Funding secured — no, really, Elon Musk promises, funding secured.
Musk, the guy who once famously joked about privatizing one public company, is working to assure Twitter investors on Thursday about his intentions to buy the business. In a new SEC filling, he said he’d finance the $ 43 billion offer for Twitter through a combination of Morgan Stanley debt and equity financing he’d contribute himself. In all, Musk says, he has lined up $ 46.5 billion, giving himself a little cushion to work with.
By adopting a poison pill defense last Friday, Twitter’s board has signaled it isn’t much interested in Musk’s proposal. So Musk will need the support of Twitter shareholder if he wants to make this happen.

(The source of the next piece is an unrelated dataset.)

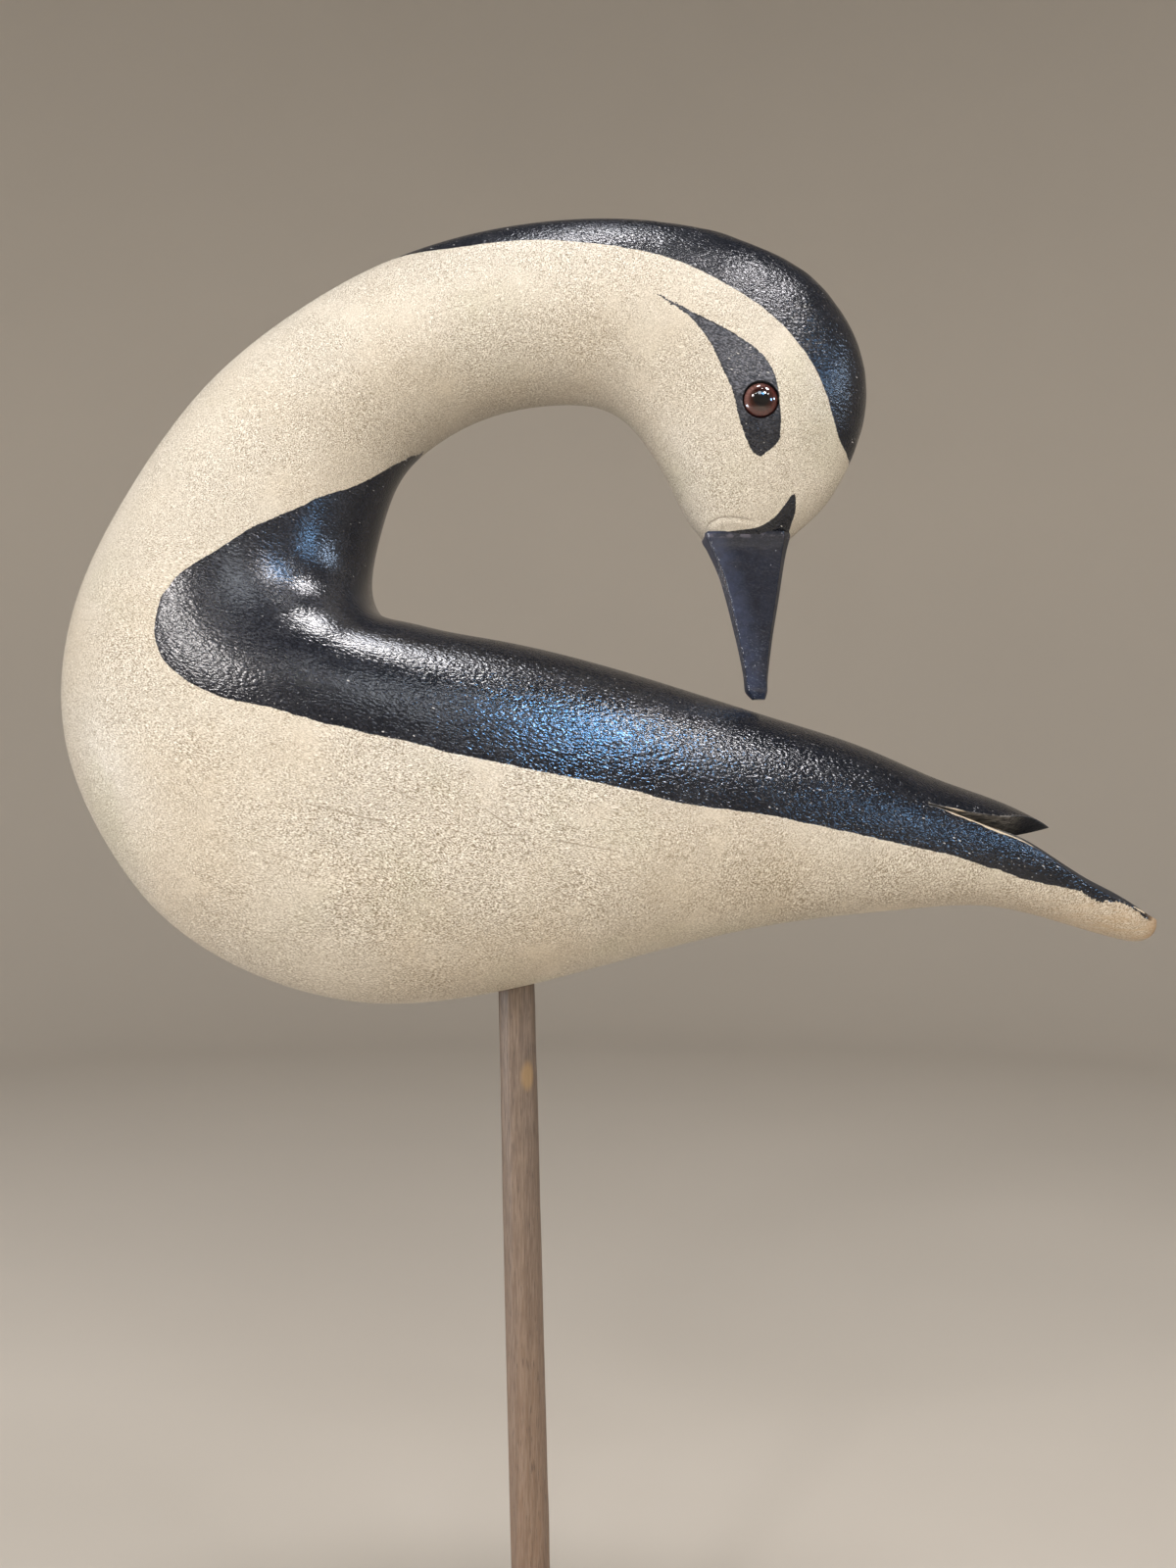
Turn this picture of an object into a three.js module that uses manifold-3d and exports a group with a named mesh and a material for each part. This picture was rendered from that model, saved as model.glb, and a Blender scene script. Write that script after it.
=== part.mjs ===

They’re not sold on it yet either. Twitter stock rose only 0.4% on Thursday to $ 47.08 a share, considerably less than Musk’s $ 54.20-a-share offer. The stock has risen since Musk went public with the takeover a week ago, but there has remained a gap between the current share price and Musk’s offer price, a blinking warning light that investors aren’t confident he’ll pull it off. Or maybe they don’t want him. Likely, a combination of both.
It’s important for Musk to win broad shareholder support. The poison pill and the board’s reluctance to engage with him means the next step is a formal tender offer. In such a transaction, Musk will ask shareholders to sell him the shares — to tender them. This move is a longstanding tactic by investors with unsolicited bids facing stiff-armed resistance by the company they hope to buy.
Funding may be secured. Shareholder support? Not so much.